▸ **EXERCISE REQUIREMENTS**: All of the material below is to be repeated exactly.

── MATERIAL

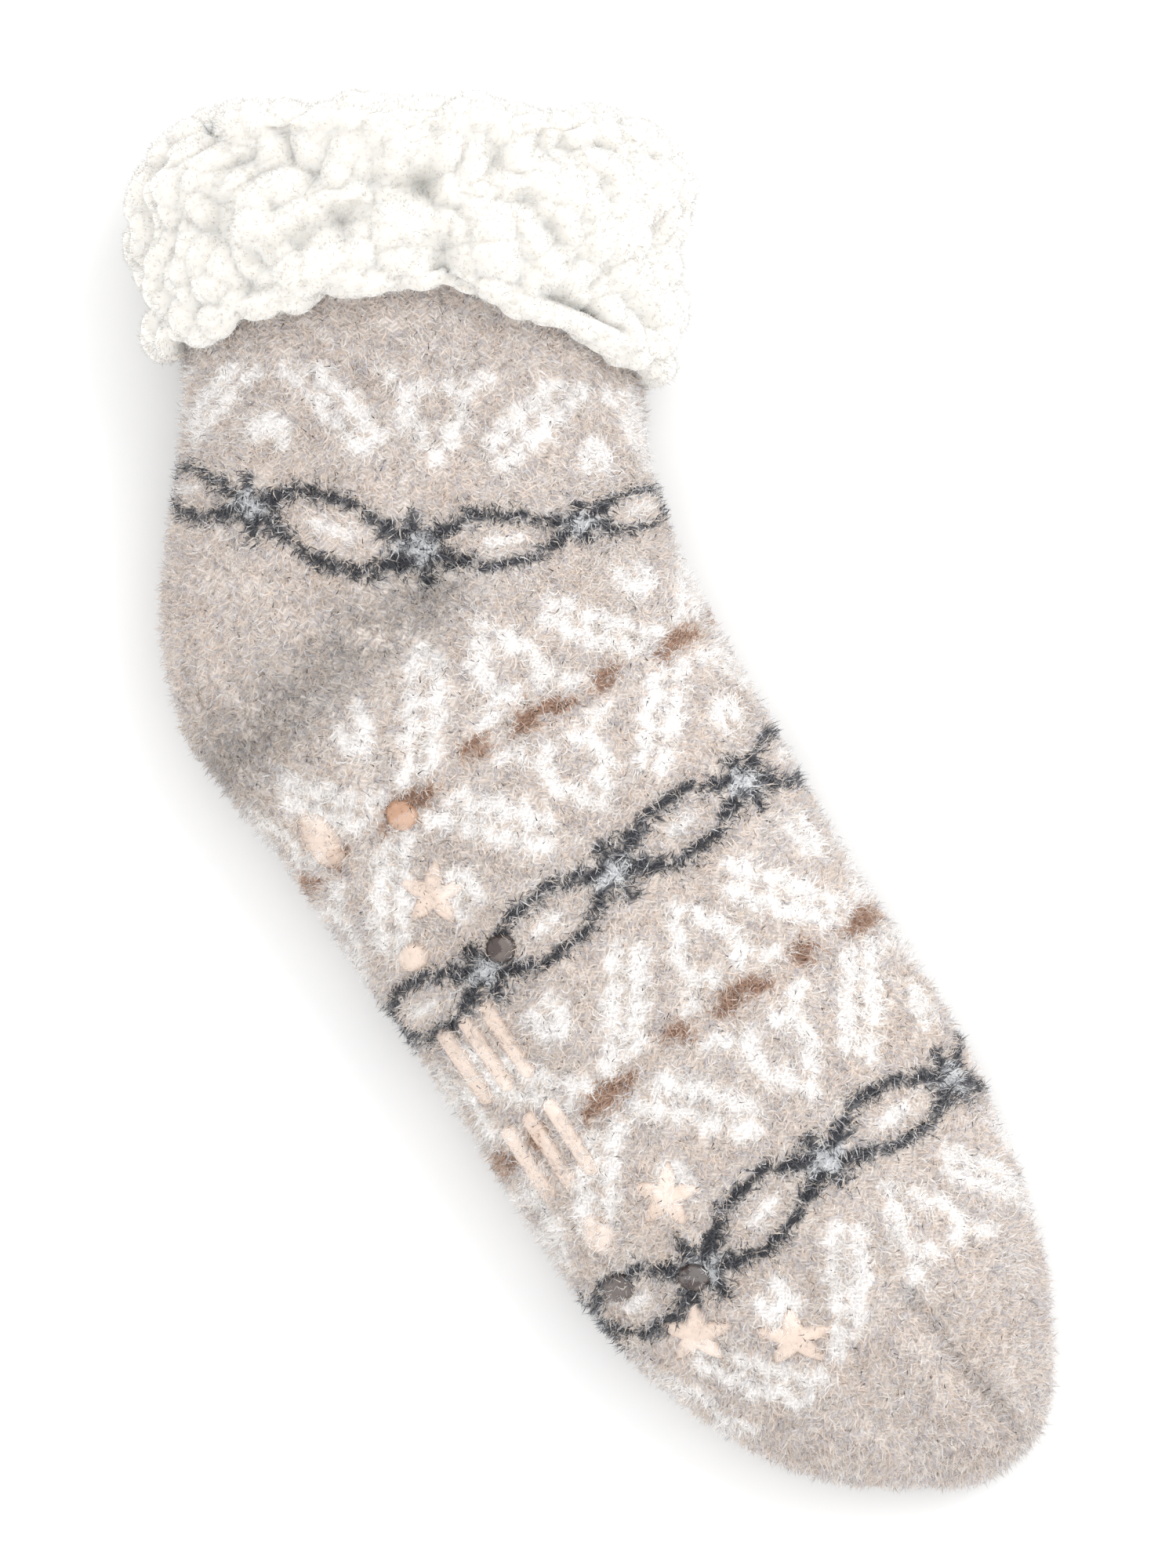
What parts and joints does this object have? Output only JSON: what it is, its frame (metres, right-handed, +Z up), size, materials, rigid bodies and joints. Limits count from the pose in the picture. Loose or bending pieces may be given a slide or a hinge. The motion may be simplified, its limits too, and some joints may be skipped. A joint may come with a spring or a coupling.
{
  "type": "slipper sock",
  "caption": "Fuzzy patterned knit slipper sock on its side, with a sherpa lining turned down as a cuff and silicone grips on the sole.",
  "frame": {"origin": "middle of the sock's box, on the floor that it lies on", "axes": "+X along the foot towards the toe, +Y towards the instep, +Z up out of the side that it lies on"},
  "size_m": [0.3444, 0.1636, 0.0671],
  "materials": {
    "knit": "matte",
    "sherpa": "matte",
    "silicone": "gloss"
  },
  "bodies": {
    "root": {"knit_sock": "knit", "sherpa_lining": "sherpa", "grip_oval_1": "silicone", "grip_oval_2": "silicone", "grip_oval_3": "silicone", "grip_oval_4": "silicone", "grip_dot_1": "silicone", "grip_dot_2": "silicone", "grip_dot_3": "silicone", "grip_dot_4": "silicone", "grip_dot_5": "silicone", "grip_dot_6": "silicone", "grip_dot_7": "silicone", "grip_star_1": "silicone", "grip_star_2": "silicone", "grip_star_3": "silicone", "grip_star_4": "silicone", "grip_bar_1": "silicone", "grip_bar_2": "silicone", "grip_bar_3": "silicone", "grip_bar_4": "silicone", "grip_bar_5": "silicone", "grip_bar_6": "silicone", "grip_bar_7": "silicone", "grip_bar_8": "silicone", "grip_bar_9": "silicone", "grip_bar_10": "silicone"}
  },
  "joints": []
}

────

▸ **REPLY**:
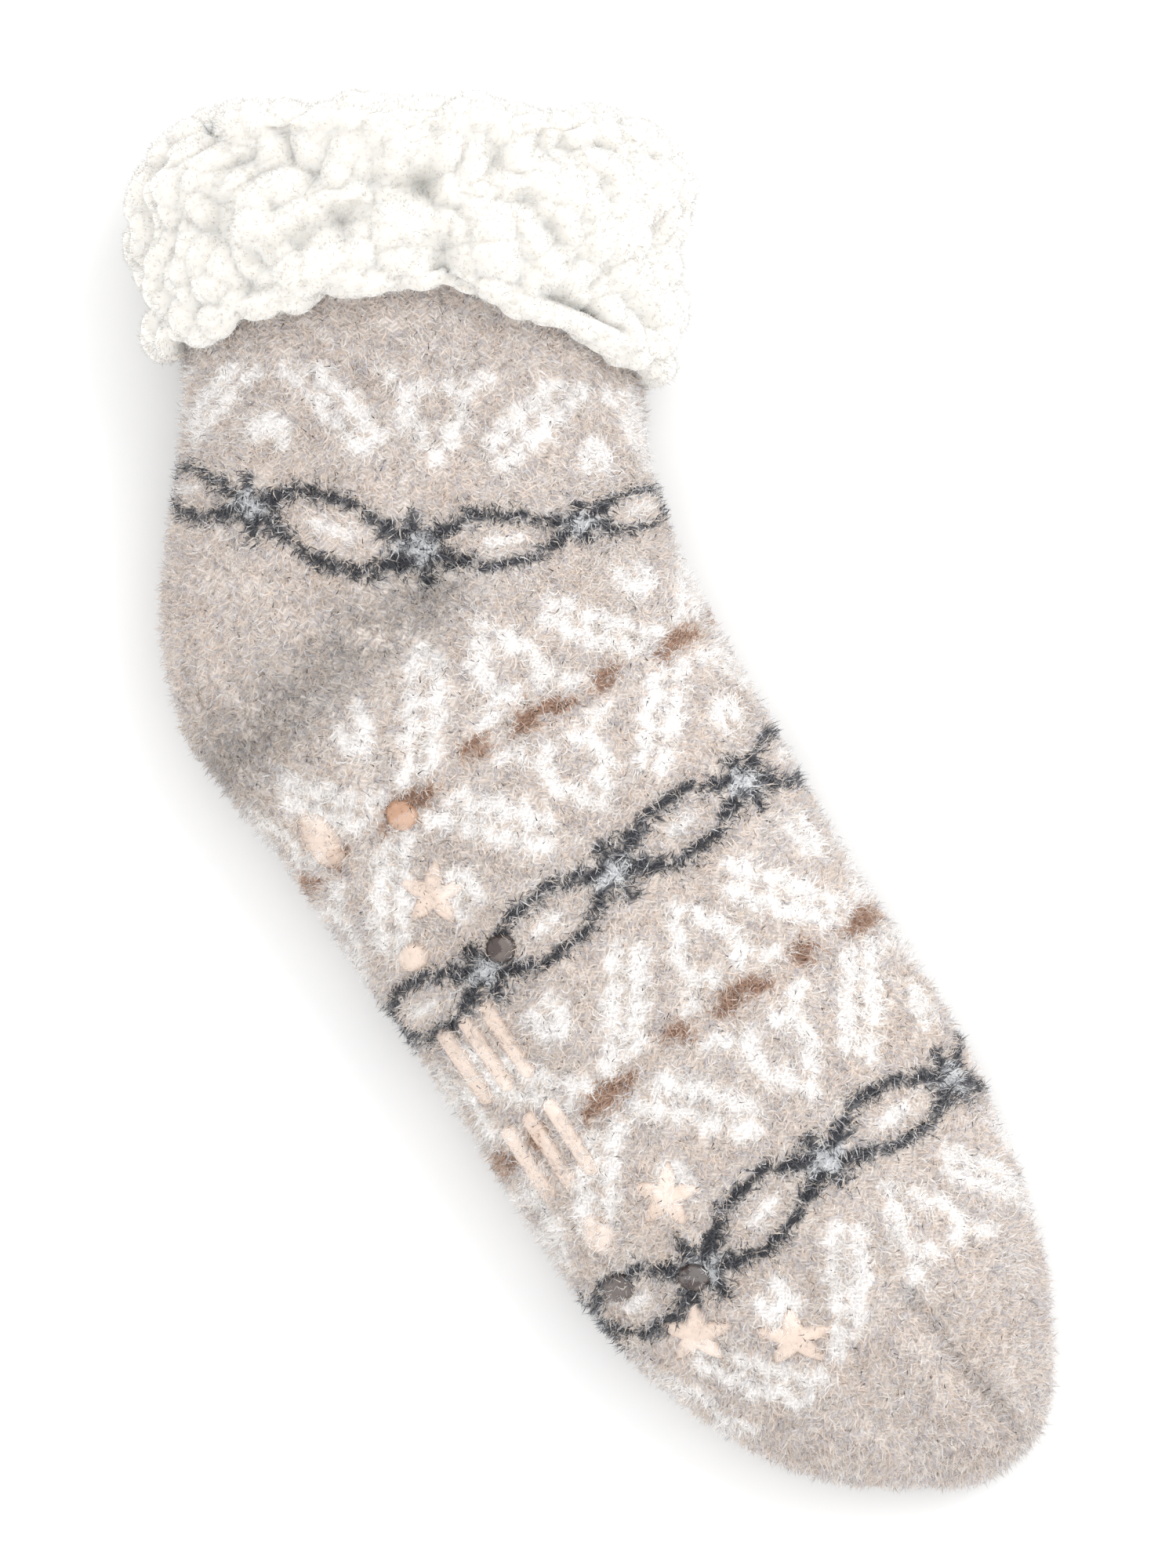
What parts and joints does this object have? Output only JSON: what it is, its frame (metres, right-handed, +Z up), size, materials, rigid bodies and joints. Limits count from the pose in the picture. Loose or bending pieces may be given a slide or a hinge. The motion may be simplified, its limits too, and some joints may be skipped. A joint may come with a spring or a coupling.
{
  "type": "slipper sock",
  "caption": "Fuzzy patterned knit slipper sock on its side, with a sherpa lining turned down as a cuff and silicone grips on the sole.",
  "frame": {"origin": "middle of the sock's box, on the floor that it lies on", "axes": "+X along the foot towards the toe, +Y towards the instep, +Z up out of the side that it lies on"},
  "size_m": [0.3444, 0.1636, 0.0671],
  "materials": {
    "knit": "matte",
    "sherpa": "matte",
    "silicone": "gloss"
  },
  "bodies": {
    "root": {"knit_sock": "knit", "sherpa_lining": "sherpa", "grip_oval_1": "silicone", "grip_oval_2": "silicone", "grip_oval_3": "silicone", "grip_oval_4": "silicone", "grip_dot_1": "silicone", "grip_dot_2": "silicone", "grip_dot_3": "silicone", "grip_dot_4": "silicone", "grip_dot_5": "silicone", "grip_dot_6": "silicone", "grip_dot_7": "silicone", "grip_star_1": "silicone", "grip_star_2": "silicone", "grip_star_3": "silicone", "grip_star_4": "silicone", "grip_bar_1": "silicone", "grip_bar_2": "silicone", "grip_bar_3": "silicone", "grip_bar_4": "silicone", "grip_bar_5": "silicone", "grip_bar_6": "silicone", "grip_bar_7": "silicone", "grip_bar_8": "silicone", "grip_bar_9": "silicone", "grip_bar_10": "silicone"}
  },
  "joints": []
}